MMCR

Example implementation of the MMCR architecture.

Reference:

Learning Efficient Coding of Natural Images with Maximum Manifold Capacity Representations, 2023

https://colab.research.google.com/assets/colab-badge.svg

This example can be run from the command line with:

python lightly/examples/pytorch/mmcr.py
# This example requires the following dependencies to be installed:
# pip install lightly

# Note: The model and training settings do not follow the reference settings
# from the paper. The settings are chosen such that the example can easily be
# run on a small dataset with a single GPU.

import copy

import torch
import torchvision
from torch import nn

from lightly.loss import MMCRLoss
from lightly.models.modules import MMCRProjectionHead
from lightly.models.utils import deactivate_requires_grad, update_momentum
from lightly.transforms.mmcr_transform import MMCRTransform
from lightly.utils.scheduler import cosine_schedule


class MMCR(nn.Module):
    def __init__(self, backbone):
        super().__init__()

        self.backbone = backbone
        self.projection_head = MMCRProjectionHead(512, 512, 128)
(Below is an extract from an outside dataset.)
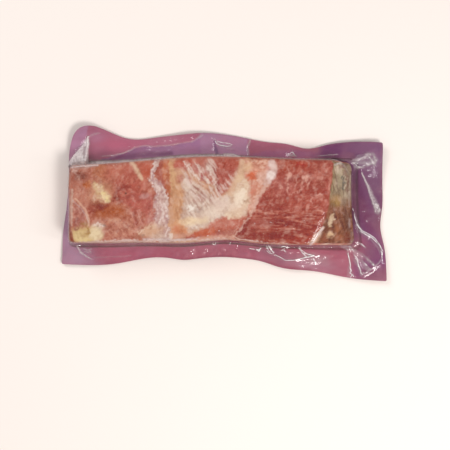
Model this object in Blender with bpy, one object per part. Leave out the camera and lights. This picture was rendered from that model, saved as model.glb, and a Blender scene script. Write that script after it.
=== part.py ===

        self.backbone_momentum = copy.deepcopy(self.backbone)
        self.projection_head_momentum = copy.deepcopy(self.projection_head)

        deactivate_requires_grad(self.backbone_momentum)
        deactivate_requires_grad(self.projection_head_momentum)

    def forward(self, x):
        y = self.backbone(x).flatten(start_dim=1)
        z = self.projection_head(y)
        return z

    def forward_momentum(self, x):
        y = self.backbone_momentum(x).flatten(start_dim=1)
        z = self.projection_head_momentum(y)
        z = z.detach()
        return z


resnet = torchvision.models.resnet18()
backbone = nn.Sequential(*list(resnet.children())[:-1])
model = MMCR(backbone)

device = "cuda" if torch.cuda.is_available() else "cpu"
model.to(device)

transform = MMCRTransform(k=8, input_size=32, gaussian_blur=0.0)
dataset = torchvision.datasets.CIFAR10(
    "datasets/cifar10", download=True, transform=transform
)
# or create a dataset from a folder containing images or videos:
# dataset = LightlyDataset("path/to/folder", transform=transform)

dataloader = torch.utils.data.DataLoader(
    dataset,
    batch_size=256,
    shuffle=True,
    drop_last=True,
    num_workers=8,
)

criterion = MMCRLoss()
optimizer = torch.optim.SGD(model.parameters(), lr=0.06)

epochs = 10

print("Starting Training")
for epoch in range(epochs):
    total_loss = 0
    momentum_val = cosine_schedule(epoch, epochs, 0.996, 1)
    for batch in dataloader:
        update_momentum(model.backbone, model.backbone_momentum, m=momentum_val)
        update_momentum(
            model.projection_head, model.projection_head_momentum, m=momentum_val
        )
        z_o = [model(x.to(device)) for x in batch[0]]
        z_m = [model.forward_momentum(x.to(device)) for x in batch[0]]

        # Switch dimensions to (batch_size, k, embedding_size)
        z_o = torch.stack(z_o, dim=1)
        z_m = torch.stack(z_m, dim=1)

        loss = criterion(z_o, z_m)
        total_loss += loss.detach()
        loss.backward()
        optimizer.step()
        optimizer.zero_grad()
    avg_loss = total_loss / len(dataloader)
    print(f"epoch: {epoch:>02}, loss: {avg_loss:.5f}")